Further complicating the relationship between the new interface and old users is that the Start screen has become, quite literally, your first point of contact. It's the first thing you see when you boot into Windows, and it has to be manually bypassed to even see the desktop. Windows 8 wasn't even out of beta before people were releasing programs that could prevent it from appearing first. If that didn't set off warning bells for Microsoft, what could?

The problem with the new interface isn't just a lack of familiarity, although that undoubtedly plays a part. Instead, the problem is that the flow and focus of Windows has changed.

Your desktop is no longer the centerpiece around which the Windows experience is built; instead it has become secondary to the Start screen - something people don't know how to use and have no existing context for.

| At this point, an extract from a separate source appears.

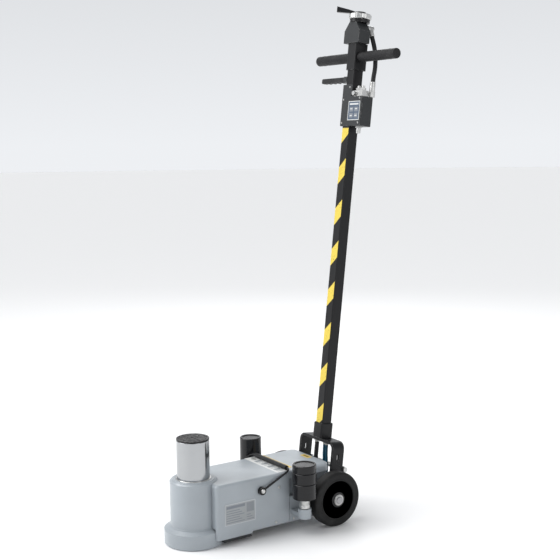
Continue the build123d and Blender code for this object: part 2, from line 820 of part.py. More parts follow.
with BuildPart() as yoke_bolts:
    for side in (1, -1):
        with BuildSketch(Plane.YZ.offset(side * bolt_start)):
            with Locations((pivot_y, pivot_z)):
                Circle(pivot_radius)
        extrude(amount=side * (leg_outer + 1 - bolt_start))
        with BuildSketch(Plane.YZ.offset(side * (leg_outer + 0.6))):
            with Locations((pivot_y, pivot_z)):
                RegularPolygon(13, 6)
        extrude(amount=side * 8)
        with BuildSketch(Plane.YZ.offset(side * (frame_outer - frame_sheet - 0.01))):
            with Locations((pivot_y, pivot_z)):
                RegularPolygon(13, 6)
        extrude(amount=-side * 8)
        with BuildSketch(Plane.YZ.offset(side * (frame_outer + 0.01))):
            with Locations((pivot_y, pivot_z)):
                Circle(12)
        extrude(amount=side * 2.2)
yoke_bolts.part.label = "yoke_bolts"
export_step(yoke_bolts.part, "parts/yoke_bolts.step")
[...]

The problem with the new interface isn't just a lack of familiarity, although that undoubtedly plays a part. Instead, the problem is that the flow and focus of Windows has changed

Even the very design of the Start screen causes it to actively repel users, swapping precise and small movements with broader, larger ones unsuited to mouse input and more suited to another type of user (more on that later). Between an unfamiliar appearance (one emphasized in all the marketing), a less than ideal design and a poorly established role, it's no surprise that many users looked at Windows 8 and decided to stick with what they had. Meanwhile, in the all-important enterprise sector, IT chiefs felt that the cost of retraining employees to use a new, unfamiliar Windows interface was too high, the inconvenience too great, to make it worth doing.

If any proof were needed that the Metro Start screen has been a significant contributing factor to Windows 8's problems, rumors abound that the Windows Blue update will reinstate the traditional Start menu and allow users to boot straight into the desktop, effectively reversing Windows 8's biggest visual design changes. A climb-down, yes, but one which has the potential to instantly eliminate the biggest barrier to entry for users, whether home or corporate. Metro isn't going away, but it may yet be made easier to ignore.